Last night I was really struggling. I had nowhere to turn and I just had that complete feeling of defeat. I was done. So done with all the pain I had been feeling. I prayed my heart out as I went for a short drive after I took care of some things and I prayed my heart out, begging Him to help me be strong. When I got home I had a text from the sister missionaries that I've gotten really close to. They were inviting me to come serve. I accepted the invitation and I'm SO glad I did.

It was an eventful day. One of my Elders, Elder Payne, sliced his hand open with Elder C'e knife because A5 and A4 zip tied their bikes. (Yes, I got blamed for it. Thanks, Elder C) So we had to play doctor to her him all fixed up. Then it was Sister Hirschi and Allen's year mark and we went to lunch and celebrated, then I took a really cute picture of all of them. It was so fun and I'm feeling so much better than I was last night. I love each and every one of those missionaries. They all have special places in my heart.


Oh and I'm speaking at Stake Conference. I'm freaking out. EEP!

I'm so grateful for the strong, righteous people that have been called to the TDM and are serving in my stake. I really look up to them and I care about all of them. They're all so sweet. :)

Today the sisters told me missionaries are like seagulls because they pester you until they get what they want and they steal your food. Haha. :)

Have YOU shook your missionary's hand today? Hug a missionary (but don't break the rules), feed them, show them you care. They might need it.



Sunday, March 2, 2014

Missions, Missionaries and Meetings.... Oh my! :)

I'm sorry I haven't posted much recently. I've had a few ups and downs and life has dragged me away from my computer.

There's a few things I just have to reflect on.

1. Mini Missions.
Last week I was absolutely blessed to get the chance to participate in a mini mission. I was put in a companionship of three and I was so bitter about it. I wanted it to be like a real missionary experience and I jumped to the conclusion that a companionship of three would not give me that. I was SO wrong. My companions were Bethany and Madison and our mission president was Sister Thunell. Oh my gosh. It was the best day of my entire life. I felt so close to my companions and I am so so so grateful I was paired with them. I left the mini mission a changed person. I didn't think it was possible to love total strangers so much. But you know what? Once I walked into their home to teach them, I felt this overwhelming love toward them. It is an amazing feeling. I wish I could do that every single day.


2. Missionaries.
Oh, missionaries. After the mini missions I feel slightly envious of them. They DO get to serve people every single day. It's cool to compare the love I felt for the people of my mini mission to the love they feel for me. I think of them as little superheroes, sometimes. Am I the only one who does that? I mean, I was SO EXHAUSTED from my mini mission and that was only a day.

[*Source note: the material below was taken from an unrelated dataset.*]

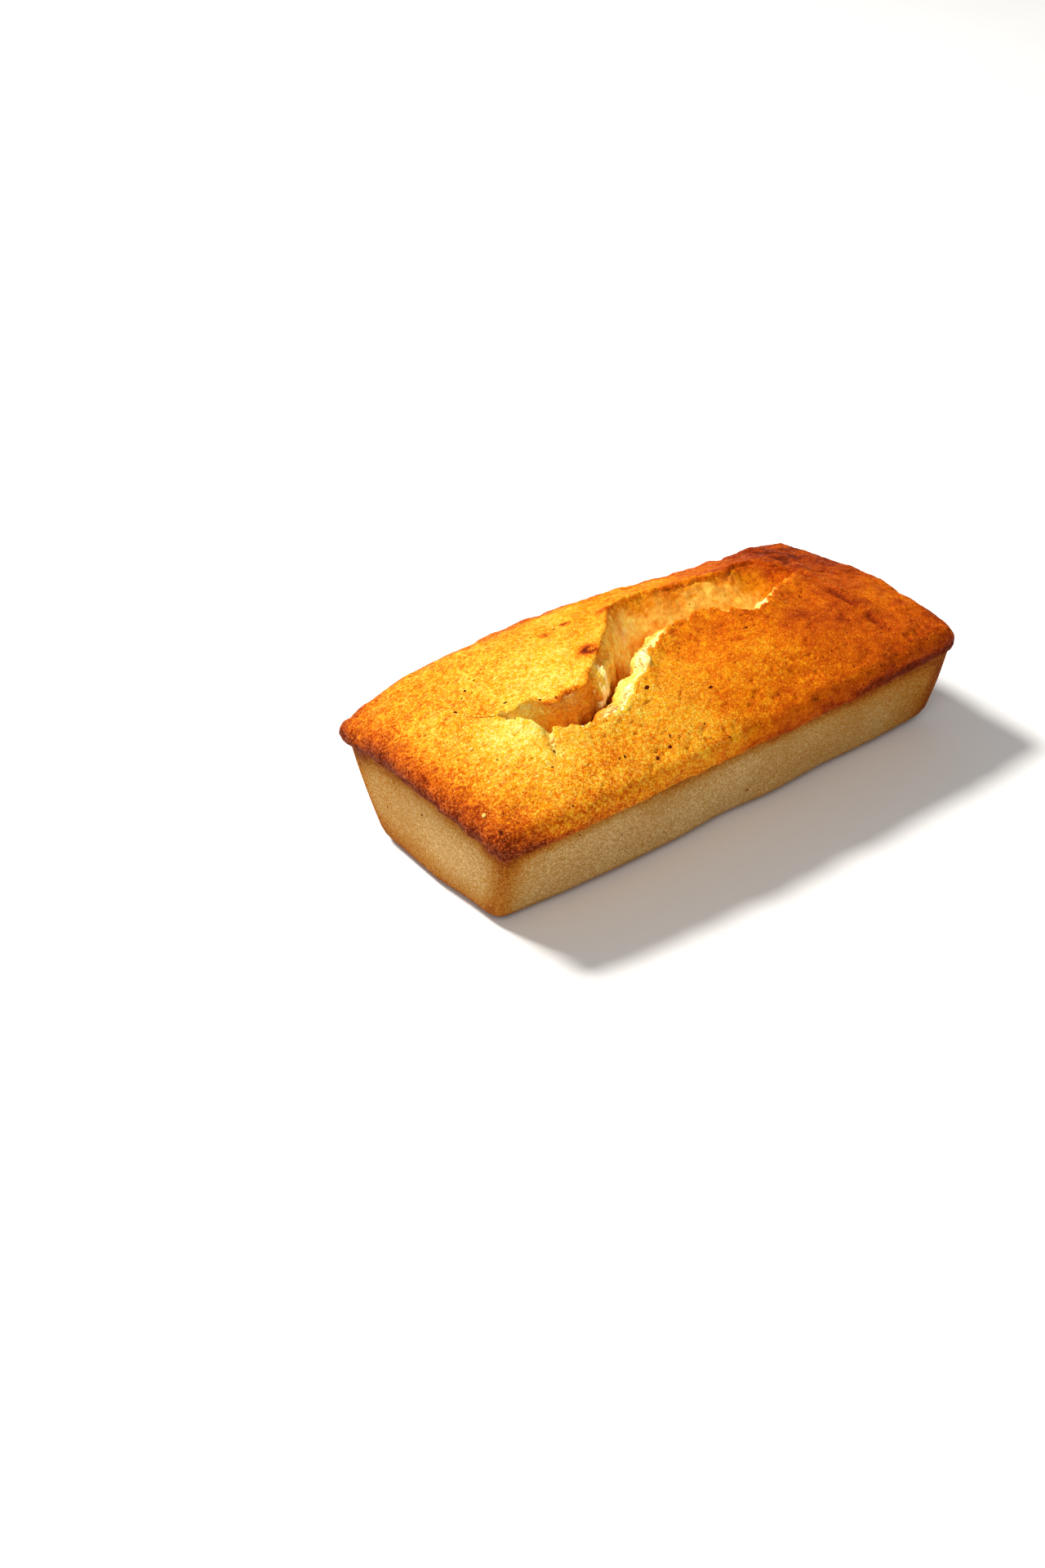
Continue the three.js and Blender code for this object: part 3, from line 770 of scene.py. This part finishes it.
surface = BVHTree.FromPolygons(fine.tolist(), np.concatenate(quads).tolist() + fan.tolist())
OFFSET = Vector((middle[0], middle[1], 0))
TOP_FLECKS = [
    (-34.8, 3.4), (-30.4, 7.3), (-31.9, 5.9), (-30, 5.9), (-27, 11.4), (-24.2, -4.2), (-22, -5.2),
    (-36.3, -9.5), (-35.9, -11.4), (-28.3, -12.8), (-30.6, -15.6), (-32.1, -12.5), (-32, -22.2),
    (-20.2, -19.5), (-15.9, -21.9), (-11.9, -19.9), (-5.7, -20.5), (-5.8, -23.9), (-3.4, -23.7),
    (-16.4, -23.4), (13.8, -7.2), (6.3, -13.4), (-9.4, -11.4), (-0.4, -7.7), (-41.4, -18),
    (-43.8, -20.4), (17.4, -16.9), (-0.2, -15.3), (-13.1, -21.3), (0.5, -7.6), (-28.4, -0.8),
]  # fmt: skip
FRONT_FLECKS = [
    (-36.7, 10.1), (-22.4, 9.2), (-31, 13.9), (-38.3, 16.3), (37.8, 4), (3.2, 5.1), (-0.1, 16.8),
    (-6.8, 15.5),
]  # fmt: skip
LEFT_FLECKS = [(0.4, 12.6), (11.1, 8.8)]
LARGE_CRUMBS = [
    ((-27.2, -11.2), 0.75), ((-27.8, -12.4), 0.5), ((-37.8, -5), 0.45), ((-43.7, -16.3), 0.45),
    ((-39.5, -11.8), 0.3),
]  # fmt: skip
FLAKE_TIP, FLAKE_ROOT, FLAKE_RADIUS = Vector((-11.7, -2.3, 26.2)), Vector((-14.3, -6.0, 22.5)), 1.1
RANDOM_TOP_FLECKS, RANDOM_BACK_FLECKS, RANDOM_RIGHT_FLECKS, SMALL_CRUMBS = 24, 12, 5, 110
FLECK_FLATNESS, CRUMB_FLATNESS, SUNK = 0.45, 0.42, 0.25


def unit_ball(subdivisions):
    """A unit ball's points and faces."""
    bm = bmesh.new()
    bmesh.ops.create_icosphere(bm, subdivisions=subdivisions, radius=1)
    ball = np.array([v.co[:] for v in bm.verts])
    faces = np.array([[v.index for v in f.verts] for f in bm.faces])
    bm.free()
    return ball, faces


def strew(name, hits, radii, flatness, seed):
    """One mesh of uneven little lumps, each sunk partly into the surface."""
    ball, faces = unit_ball(2)
    draw = np.random.default_rng(seed)
    all_points, all_faces = [], []
    for n, ((place, normal), radius) in enumerate(zip(hits, radii)):
        spin = Matrix.Rotation(draw.uniform(0, 6.28), 3, "Z")
        turn = normal.to_track_quat("Z", "Y").to_matrix() @ spin
        shape = ball * (1 + 0.5 * grain(ball, 0.9, 3 * n + seed)[:, None])
        shape = shape * (draw.uniform(0.8, 1.5), draw.uniform(0.5, 1), flatness) * radius
        place = np.array(place) + np.array(normal) * radius * flatness * SUNK
        all_points.append(shape @ np.array(turn).T + place)
        all_faces.append(faces + n * len(ball))
    return mesh_object(name, np.concatenate(all_points), np.concatenate(all_faces).tolist())


def hit(start, way):
    """Where a ray meets the crust, and the normal there."""
    place, normal, _, _ = surface.ray_cast(Vector(start) - OFFSET, Vector(way))
    return place, normal


def from_above(x, y):
    return hit((x, y, 60), (0, 0, -1))


def fleck_pieces():
    """The flecks that the photo shows, and a few at random on the sides it does not."""
    draw = np.random.default_rng(5)
    hits = [from_above(*p) for p in TOP_FLECKS]
    hits += [hit((x, -60, z), (0, 1, 0)) for x, z in FRONT_FLECKS]
    hits += [hit((-90, y, z), (1, 0, 0)) for y, z in LEFT_FLECKS]
    radii = [0.13 + 0.22 * draw.random() ** 2 for _ in hits]
    for _ in range(RANDOM_TOP_FLECKS):
        hits.append(from_above(draw.uniform(-40, 40), draw.uniform(-20, 20)))
    for _ in range(RANDOM_BACK_FLECKS):
        hits.append(hit((draw.uniform(-38, 38), 60, draw.uniform(3, 16)), (0, -1, 0)))
    for _ in range(RANDOM_RIGHT_FLECKS):
        hits.append(hit((90, draw.uniform(-14, 14), draw.uniform(3, 14)), (-1, 0, 0)))
    radii += [draw.uniform(0.08, 0.22) for _ in range(len(hits) - len(radii))]
    return strew("almond_skin_flecks", hits, radii, FLECK_FLATNESS, 11)


def crumb_pieces():
    """Small crumbs at random, most of them on the ledge, and the large ones of the photo."""
    draw = np.random.default_rng(8)
    chance = crumb * (on_ledge + 0.15 * fact["flake"] + 0.15 * (inside < 1))
    chance += 0.0006 * (1 - side) * (x < 0)
    chosen = draw.choice(len(points), SMALL_CRUMBS, replace=False, p=chance / chance.sum())
    hits = [(Vector(fine[i]), Vector(normals[i])) for i in chosen]
    radii = list(draw.uniform(0.12, 0.34, len(hits)))
    hits += [from_above(*place) for place, _ in LARGE_CRUMBS]
    radii += [radius for _, radius in LARGE_CRUMBS]
    return strew("loose_crumbs", hits, radii, CRUMB_FLATNESS, 21)


def flake_piece():
    """A torn, fluffy plume of crumb that stands out from the wall of the left lobe."""
    ball, faces = unit_ball(5)
    swell = 0.95 + 0.3 * grain(ball, 0.7, 31) + 0.35 * granules(ball, 0.4, 33)
    shape = ball * (swell + 0.14 * grain(ball, 0.2, 35))[:, None]
    length = FLAKE_TIP - FLAKE_ROOT
    shape = shape * (FLAKE_RADIUS, FLAKE_RADIUS, length.length / 2)
    turn = np.array(length.to_track_quat("Z", "Y").to_matrix())
    centre = np.array((FLAKE_TIP + FLAKE_ROOT) / 2 - OFFSET)
    return mesh_object("torn_flake", shape @ turn.T + centre, faces.tolist())


def grain_material(name, dark, light, size_mm, roughness):
    """A matt, mottled material of two colours."""
    m = Nodes(name)
    shade = m.noise(size_mm, 3, 0.6)
    m.link(m.ramp(shade, [(0.3, dark), (0.7, light)]), m.shader.inputs["Base Color"])
    m.link(m.spread(shade, 0.2, 0.8, roughness, roughness + 0.15), m.shader.inputs["Roughness"])
    m.shader.inputs["Specular IOR Level"].default_value = SPECULAR
    m.link(m.bump(m.noise(size_mm / 3, 2), 0.05, 0.6), m.shader.inputs["Normal"])
    return m.material


flecks, crumbs, torn_flake = fleck_pieces(), crumb_pieces(), flake_piece()
flecks.data.materials.append(grain_material("almond_skin", (58, 14, 3), (124, 46, 12), 0.4, 0.7))
crumbs.data.materials.append(
    grain_material("pale_crumb", (242, 184, 76), (253, 218, 128), 0.5, 0.6)
)
torn_flake.data.materials.append(
    grain_material("torn_crumb", (250, 206, 112), (255, 238, 176), 0.9, 0.7)
)
for piece in (flecks, crumbs, torn_flake):
    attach(piece, "root")

# --- Camera, floor and light ----------------------------------------------------------------------

CAMERA_TARGET, CAMERA_DISTANCE = (-17.84, 13.28, 0), 0.39294  # millimetres; metres
FLOOR_HALF, WORLD_LIGHT, LIGHT_AIM = 4000, 0.28, Vector((0, 0, 0.01))


def camera():
    """The photograph's view: a 55 mm lens, a little rolled, aimed at a spot on the floor."""
    bearing, tilt, roll = (math.radians(v) for v in (32.35, 33.043, 5.797))
    level_way = Vector((math.sin(bearing), math.cos(bearing), 0))
    ahead = level_way * math.cos(tilt) - Vector((0, 0, math.sin(tilt)))
    flat_right = Vector((math.cos(bearing), -math.sin(bearing), 0))
    flat_up = flat_right.cross(ahead)
    right = math.cos(roll) * flat_right - math.sin(roll) * flat_up
    up = math.sin(roll) * flat_right + math.cos(roll) * flat_up
    target = (Vector(CAMERA_TARGET) - OFFSET) / 1000
    data = bpy.data.cameras.new("camera")
    data.lens = 55
    data.sensor_width = 36
    data.clip_start = 0.01
    obj = bpy.data.objects.new("camera", data)
    turn = Matrix((right, up, -ahead)).transposed().to_4x4()
    obj.matrix_world = Matrix.Translation(target - ahead * CAMERA_DISTANCE) @ turn
    bpy.context.collection.objects.link(obj)
    bpy.context.scene.camera = obj


def area(name, place, size, watts, colour):
    """A round soft light that points at the cake."""
    data = bpy.data.lights.new(name, "AREA")
    data.shape = "DISK"
    data.size = size
    data.energy = watts
    data.color = colour
    obj = bpy.data.objects.new(name, data)
    obj.location = place
    obj.rotation_euler = (Vector(place) - LIGHT_AIM).to_track_quat("Z", "Y").to_euler()
    bpy.context.collection.objects.link(obj)


def studio():
    """A pale floor under soft daylight."""
    corners = [(i * FLOOR_HALF, j * FLOOR_HALF, 0) for i, j in ((-1, -1), (1, -1), (1, 1), (-1, 1))]
    floor = mesh_object("floor", corners, [(0, 1, 2, 3)])
    m = Nodes("pale_floor")
    grey = m.ramp(m.noise(40, 2), [(0.0, (236, 236, 236)), (1.0, (242, 242, 242))])
    m.link(grey, m.shader.inputs["Base Color"])
    m.shader.inputs["Roughness"].default_value = 0.8
    floor.data.materials.append(m.material)
    world = bpy.data.worlds.new("studio")
    world.use_nodes = True
    background = world.node_tree.nodes["Background"]
    background.inputs["Color"].default_value = (1, 1, 1, 1)
    background.inputs["Strength"].default_value = WORLD_LIGHT
    bpy.context.scene.world = world
    area("key", (-0.21, 0.50, 0.70), 0.20, 10.4, (1, 0.98, 0.94))
    area("fill", (-0.34, -0.44, 0.48), 0.5, 1.7, (1, 0.97, 0.9))
    bpy.context.scene.view_settings.view_transform = "Standard"


camera()
studio()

How can they do that every single day? And still shine so brightly??? Yeah, they have to be superheroes, or something.

All weekend I was doing a project at school that required me to stay after school on Friday until 8:15 then go back to school on Saturday from 6:30-4:30. The whole time during the project I was running up and down our massive school, going up and down stairs, through pretend spiderwebs and yelling at the top of my lungs at the other "fairy godmother" about who was better. (Not in an angry way, we were acting :) ) So by the time I got home I was exhausted. I passed out on the couch and didn't want up until 10pm. When I woke up I remembered that the Elders had transfers.  I thought about it for a moment. And I didn't feel the sense of panic that I normally feel when I think about transfers. I was perfectly okay. I wasn't sure why, but I knew that everything would be okay and there was no reason to worry. So I went to church today and both of my missionaries are staying for 6 more weeks. How wonderful. :)

Speaking of my missionaries, I feel like I need to write Elder Saenger tomorrow. 


3. Sacrament Meeting.
The weirdest thing happened today. I was sitting on my little bench by myself today, reflecting on the Savior and watching the priesthood pass the sacrament when I saw a couple of unfamiliar Elders. That's weird for me because I know all the Elders in the stake pretty well. I blinked a few times, and looked a little closer, their name tags disappeared and they became more deacon-like. They weren't missionaries at all, they were the deacons. Wow. How powerful that was. It made my eyes tear up. What GOOD boys. Good boys who will turn into even better missionaries. 

Another amazing thing I saw today was when a man was bearing his testimony, I looked up and saw my dad. But I blinked and he was gone and it was just one of the men in my ward. I don't know what that was, but it brought me great comfort.

I'm seeing things like this more frequently. Either the Spirit has found a fun way to talk to me or I'm going crazy. 

I do hope I can see things like this more often, though. I love it.